**Collaborative filtering** solves the content-based filtering problem by starting with only incomplete user ratings data—no predefined item features or user preference surveys are needed. Instead, it learns both user factors and item factors automatically through an iterative process that improves predictions over repeated steps.

### Contrast with content-based filtering

Content-based filtering requires **known item factors** (like genre tags or expert ratings) to infer user factors via linear regression per user. The "reverse" approach requires **known user factors** (like survey responses on music styles) to infer item factors via linear regression per item. Both need some upfront content metadata, which is hard to obtain at scale

### How collaborative filtering works

**Core idea**: Treat both users and items symmetrically—learn latent factors for both simultaneously using only the ratings matrix.

1. **Start with random item factors**  
   - Assign each item $k$ random numeric factors (e.g., $k=2$: factor1, factor2).  
   - These have no meaning—they're just starting points (e.g., Ommazh: [0.3, -0.7]).

2. **Infer user factors (user regression step)**  
   - For each user, fit linear regression: predict their known ratings using the current (random) item factors.  
   - The learned regression coefficients become that user's factors (e.g., An: θ₁=-0.165, θ₂=3.98).  
   - Prediction formula: rating = θ_user · factors_item (no intercept for simplicity).

3. **Infer item factors (item regression step)**  
   - For each item, fit linear regression: predict its known ratings using the current user factors.  
   - The learned coefficients become that item's updated factors.

4. **Repeat (alternating optimization)**  
   - Use new item factors → infer new user factors → use new user factors → infer new item factors.  
   - Each full cycle reduces squared error between predicted and actual ratings.  
   - Stop when error converges or after fixed iterations.
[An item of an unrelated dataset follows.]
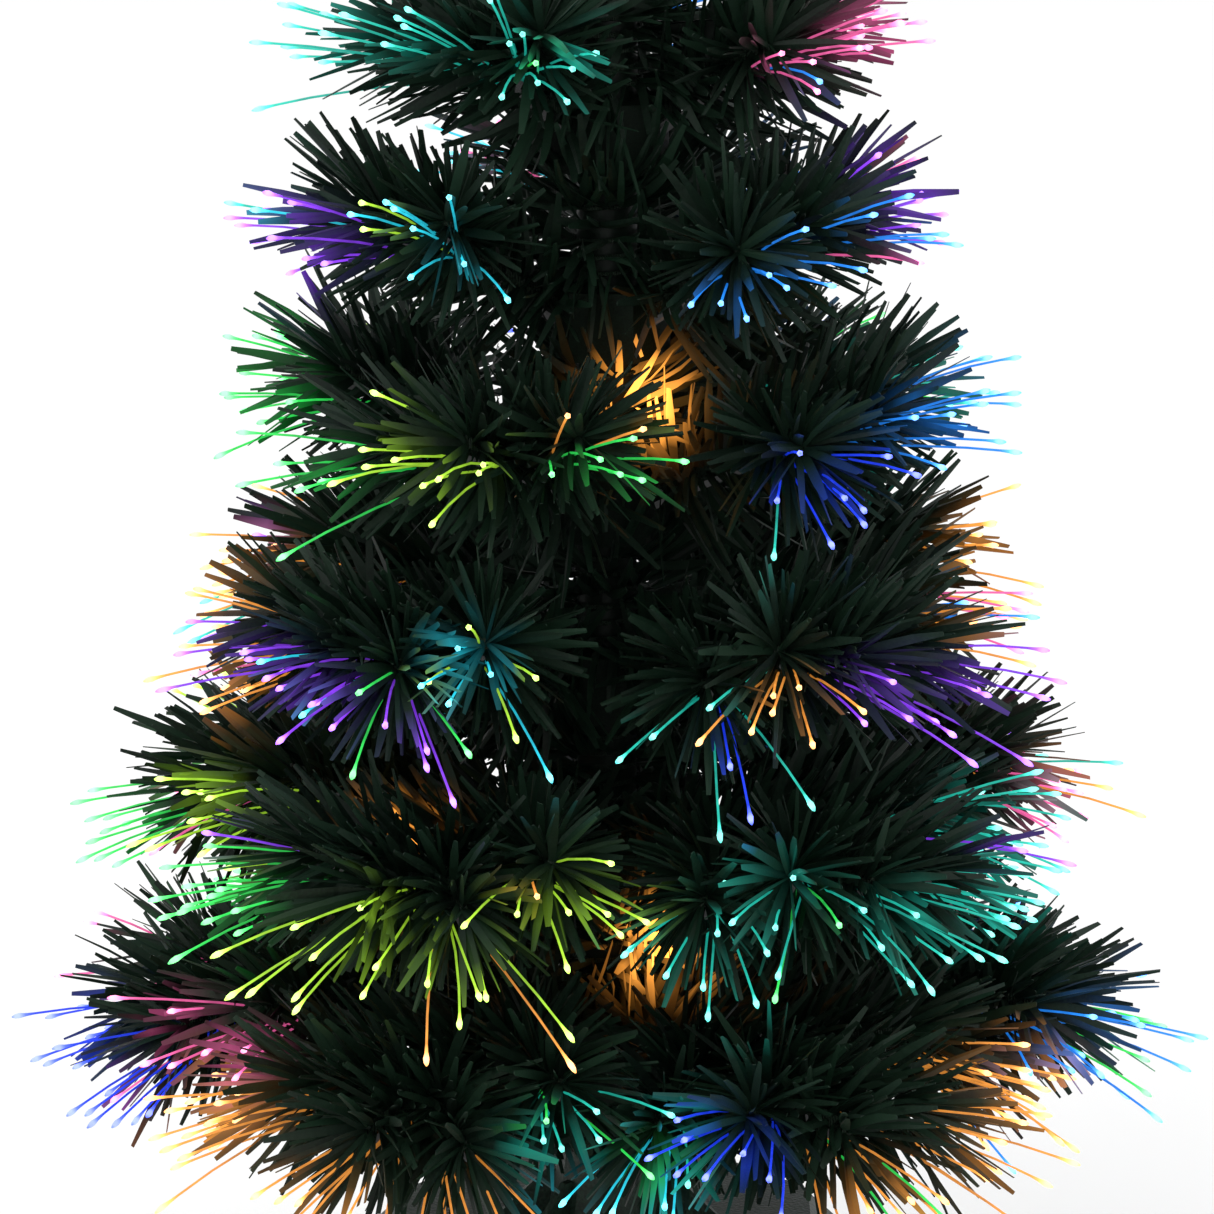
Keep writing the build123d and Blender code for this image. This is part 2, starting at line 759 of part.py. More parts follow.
def pole_gaps():
    """The bare stretches of the pole: over the base, between the collars and under the top."""
    tiers = range(last_tier + 1)
    lows = [collar_top_z] + [tier_z(tier) + tier_collar_above for tier in tiers]
    highs = [tier_z(tier) - tier_collar_below for tier in tiers] + [pole_top_z]
    return [(low + garland_end_gap, high - garland_end_gap) for low, high in zip(lows, highs)]


def garland_lines(low, high, room):
    """Needles that stand out from the pole between two levels, where there is room."""
    half = needle_width / 2
    rise = math.radians(garland_rise_angle)
    under_collar = (tier_collar_radius - pole_radius) * math.tan(rise)
    found = []
    for attempt in range(needle_try_count):
        step = attempt * next_needle_share % 1.0
        turn = math.radians(needle_spread_angle * attempt)
        flat = Vector(math.cos(turn), math.sin(turn), 0)
        lean = flat * math.cos(rise) + Vector(0, 0, math.sin(rise))
        level = low + half + (high - low - needle_width - under_collar) * step
        root = Vector(0, 0, level) + flat * (pole_radius + garland_wall / 2)
        tip = root + lean * garland_needle_length
        if room.free(root, tip, half, but=pole_owner):
            room.take(root, tip, half)
            found.append((root, tip, Vector(0, 0, 1).cross(flat)))
        if len(found) == garland_needle_count:
            break
    return found


# Solids of the branches


def rod(points, radius, sides, side):
    """A thin rod of flat faces along points, with one face square to its upward side."""
    section = Plane(origin=points[0], x_dir=side, z_dir=points[1] - points[0])
    flat = section * RegularPolygon(radius, sides, rotation=90.0 + 180.0 / sides)
    if len(points) == 2:
        return extrude(flat, (points[1] - points[0]).length)
    return sweep(flat, path=Polyline(*points), transition=Transition.RIGHT)


def needle(root, tip, flat_side):
    """A narrow folded strip of film."""
    half, thick = needle_width / 2, needle_thickness / 2
    plane = Plane(origin=root, x_dir=flat_side, z_dir=tip - root)
    section = Polygon((-half, -thick), (half, -thick), (0, thick), align=None)
    return extrude(plane * section, (tip - root).length)


def branch_solid(branch, needles):
    """Stem, twigs and needles, twisted together as one piece."""
    stem = rod(branch.points, stem_radius, stem_sides, branch.side)
    twigs = [rod([a, b], twig_radius, twig_sides, over.cross(b - a).normalized())
             for a, b, over in branch.twigs]
    return stem.fuse(*twigs, *[needle(*line) for line in needles])


def fibre_solid(branch):
    """The cord under the main stem, and the fibres that leave it at the forks and the tip."""
    cord = rod(branch.cord, cord_radius, cord_sides, branch.side)
    loose = [rod([a, b], fibre_radius, fibre_sides, branch.up.cross(b - a).normalized())
             for a, b in branch.fibres]
    return cord.fuse(*loose)


def garland_sleeve(low, high, needles):
    """The sleeve of one bare stretch of the pole, with its needles."""
    bore, outline = [RegularPolygon(radius, garland_sides, major_radius=False)
                     for radius in (pole_radius + press_gap, pole_radius + garland_wall)]
    return raised(outline - bore, low, high - low).fuse(*[needle(*line) for line in needles])


# Pole, collars and main bundle


def cord_window(branch):
    """The slanting square hole for a cord, through the pole and its collar."""
    start = branch.cord[0]
    end = start + branch.ahead * (2 * tier_collar_radius)
    return rod([start, end], cord_radius + soft_gap, cord_sides, branch.side)


def trunk_tube(branches):
    """The steel pole, with a hole for every cord."""
    tube = post(0, 0, pole_z, pole_top_z, pole_radius)
    bore = post(0, 0, pole_z - overrun, pole_top_z + overrun, pole_inner_radius)
    return tube.cut(bore, *[cord_window(branch) for branch in branches])


def tier_collar(tier, branches):
    """The moulded ring of one tier, flat sided in and out, with a stem socket and a cord hole a branch."""
    sides = 2 * len(branches)
    outline, bore = [RegularPolygon(radius, sides, major_radius=False,
                                    rotation=branches[0].azimuth + 180.0 / sides)
                     for radius in (tier_collar_radius, pole_radius + press_gap)]
    ring = raised(outline - bore, tier_z(tier) - tier_collar_below,
                  tier_collar_below + tier_collar_above)
    sockets = [rod([branch.root - branch.ahead * press_gap, branch.root + branch.ahead
                    * tier_collar_radius], stem_radius + press_gap, stem_sides, branch.side)
               for branch in branches]
    return ring.cut(*sockets, *[cord_window(branch) for branch in branches])


def main_bundle():
    """All the fibres together, thinning as the branches take theirs."""
    height = bundle_top_z - ferrule_z
    lean = math.degrees(math.atan((bundle_radius - bundle_top_radius) / height))
    return raised(RegularPolygon(bundle_radius, bundle_sides), ferrule_z, height, lean)


def fibre_ferrule():
    """The metal sleeve that gathers the fibres over the wheel."""
    outer = RegularPolygon(ferrule_radius, bundle_sides)
    inner = RegularPolygon(ferrule_radius - ferrule_wall, bundle_sides)
    return raised(outer - inner, ferrule_z, ferrule_length)


def top_tip(top, needles):
    """The plug that closes the pole, with the upright stem and its needles."""
    plug = raised(RegularPolygon(pole_inner_radius - press_gap, plug_sides),
                  pole_top_z - top_plug_length, top_plug_length)
    flange = raised(RegularPolygon(pole_radius, plug_sides), pole_top_z, top_plug_flange)
    hole = rod(top.cord, cord_radius + soft_gap, cord_sides, top.side)
    return plug.fuse(flange).cut(hole).fuse(branch_solid(top, needles))


def tree_nodes():
    """The pole and everything on it, by name."""
    tiers = [[Branch(tier, number) for number in range(count)]
             for tier, count in enumerate(tier_counts)]
    branches = [branch for group in tiers for branch in group]
    top = TopTip()
    room = Room()
    room.take((0, 0, 0), (0, 0, pole_top_z), tier_collar_radius, pole_owner)
    for branch in (*branches, top):
        for line in branch.stem_lines():
            room.take(*line, id(branch))
        for line in branch.fibre_lines():
            room.take(*line)
    nodes = {"trunk_tube": trunk_tube(branches), "main_bundle": main_bundle(),
             "fibre_ferrule": fibre_ferrule(),
             "tier_collars": [tier_collar(tier, group) for tier, group in enumerate(tiers)]}
    for tier, group in enumerate(tiers):
        for number, branch in enumerate(group):
            name = f"branch_tier_{tier + 1}_{number + 1}"
            nodes[name] = branch_solid(branch, needle_lines(branch, room))
        nodes[f"fibres_tier_{tier + 1}"] = [fibre_solid(branch) for branch in group]
    nodes["top_tip"] = top_tip(top, needle_lines(top, room))
    nodes["fibres_top"] = fibre_solid(top)
    nodes["pole_garland"] = [garland_sleeve(low, high, garland_lines(low, high, room))
                             for low, high in pole_gaps()]
    return nodes


def base_nodes():
    """The lamp housing and everything in it, by name."""
    nodes = {
        "base_housing": base_housing(),
        "bottom_plate": bottom_plate(),
        "rubber_feet": rubber_feet(),
        "lamp_bracket": lamp_bracket(),
        "lamp_socket": lamp_socket(),
        "halogen_lamp": halogen_lamp(),
        "wheel_frame": wheel_frame(),
        "motor_can": motor_can(),
        "motor_shaft": motor_shaft(),
        "dc_inlet": dc_inlet(),
        "switch_frame": switch_frame(),
        "switch_rocker": switch_rocker(),
    }
    return {**nodes, **gel_sectors()}


def main():
    os.makedirs("parts", exist_ok=True)
    for name, shape in {**base_nodes(), **tree_nodes()}.items():
        pieces = shape if isinstance(shape, list) else [shape]
        solids = [solid for piece in pieces for solid in piece.solids()]
        whole = solids[0] if len(solids) == 1 else Compound(children=solids)
        export_step(whole, f"parts/{name}.step")


main()
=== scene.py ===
import math

import bpy
import numpy as np
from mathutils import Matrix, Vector


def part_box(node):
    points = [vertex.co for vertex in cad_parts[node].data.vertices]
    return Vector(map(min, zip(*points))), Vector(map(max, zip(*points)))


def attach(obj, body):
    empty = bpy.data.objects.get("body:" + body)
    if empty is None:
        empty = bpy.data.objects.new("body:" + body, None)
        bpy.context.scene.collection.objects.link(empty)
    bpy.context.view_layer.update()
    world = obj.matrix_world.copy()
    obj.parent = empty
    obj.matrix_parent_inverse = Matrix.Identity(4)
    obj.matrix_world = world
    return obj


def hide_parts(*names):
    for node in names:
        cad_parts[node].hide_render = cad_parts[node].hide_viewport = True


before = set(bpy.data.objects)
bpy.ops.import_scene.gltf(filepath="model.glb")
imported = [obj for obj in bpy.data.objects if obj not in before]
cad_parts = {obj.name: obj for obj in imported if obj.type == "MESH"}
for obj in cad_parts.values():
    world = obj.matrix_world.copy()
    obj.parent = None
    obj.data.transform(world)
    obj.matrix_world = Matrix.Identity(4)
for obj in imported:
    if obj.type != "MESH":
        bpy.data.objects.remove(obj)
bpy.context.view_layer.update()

# Camera: the photograph's close view of the middle of the tree, from a little above. Metres.
view_centre = Vector((0.0, 0.0, 0.290))
view_width = 0.368
view_distance = 1.6
view_elevation = 15.0
film_width = 36.0


def turned_to(target, place):
    """The rotation that points a camera or a lamp at a target."""
    return (target - place).to_track_quat("-Z", "Y")


def place_camera():
    """A camera at the photograph's viewing angle."""
    data = bpy.data.cameras.new("camera")
    data.sensor_width = film_width
    data.lens = film_width * view_distance / view_width
    camera = bpy.data.objects.new("camera", data)
    rise = math.radians(view_elevation)
    camera.location = view_centre + Vector((0.0, -math.cos(rise), math.sin(rise))) * view_distance
    camera.rotation_mode = "QUATERNION"
    camera.rotation_quaternion = turned_to(view_centre, camera.location)
    bpy.context.scene.collection.objects.link(camera)
    bpy.context.scene.camera = camera


place_camera()

# Pole, collars and tiers, from the frame
pole_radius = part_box("trunk_tube")[1].x
pole_top_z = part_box("trunk_tube")[1].z
base_foot_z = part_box("base_housing")[0].z
base_collar_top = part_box("base_housing")[1].z
collar_above = 0.008
collar_below = 0.013
first_tier_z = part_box("tier_collars")[0].z + collar_below
last_tier_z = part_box("tier_collars")[1].z - collar_above
fork_shares = ((0.40, 0.72), (0.40, 0.72), (0.40, 0.72), (0.52,), (0.52,), (0.52,))
last_tier = len(fork_shares) - 1
tier_rise = (last_tier_z - first_tier_z) / last_tier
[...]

### Why this converges (no black magic)

- It's **alternating least squares (ALS)** optimization of matrix factorization.  
- Ratings matrix $R$ ≈ $U × V^T$, where $U$ = user factors matrix, $V$ = item factors matrix.  
- Each step minimizes loss holding the other matrix fixed, like coordinate descent.  
- The ratings data constrains the factors to make good predictions, so random starts evolve toward meaningful latent representations.

### Key characteristics

**Advantages over content-based**:
- No manual feature engineering—factors emerge from data patterns.
- Scales to millions of items/users without content metadata.
- "Collaborative" because users' collective ratings reveal item similarities.

**Properties of learned factors**:
- Number of factors ($k$) is a hyperparameter (try 2, 10, 50+).
- Factors are usually uninterpretable (not "lo-fi indie," just abstract dimensions).
- Handles sparse data naturally (missing ratings = no constraint).

**Prediction for unseen items**:
- Once converged: predicted_rating(user, item) = dot_product(user_factors, item_factors).
- Rank items by predicted score to recommend top ones.

This approach powers Netflix, Amazon, Spotify—any system with user-item interaction data but limited item metadata.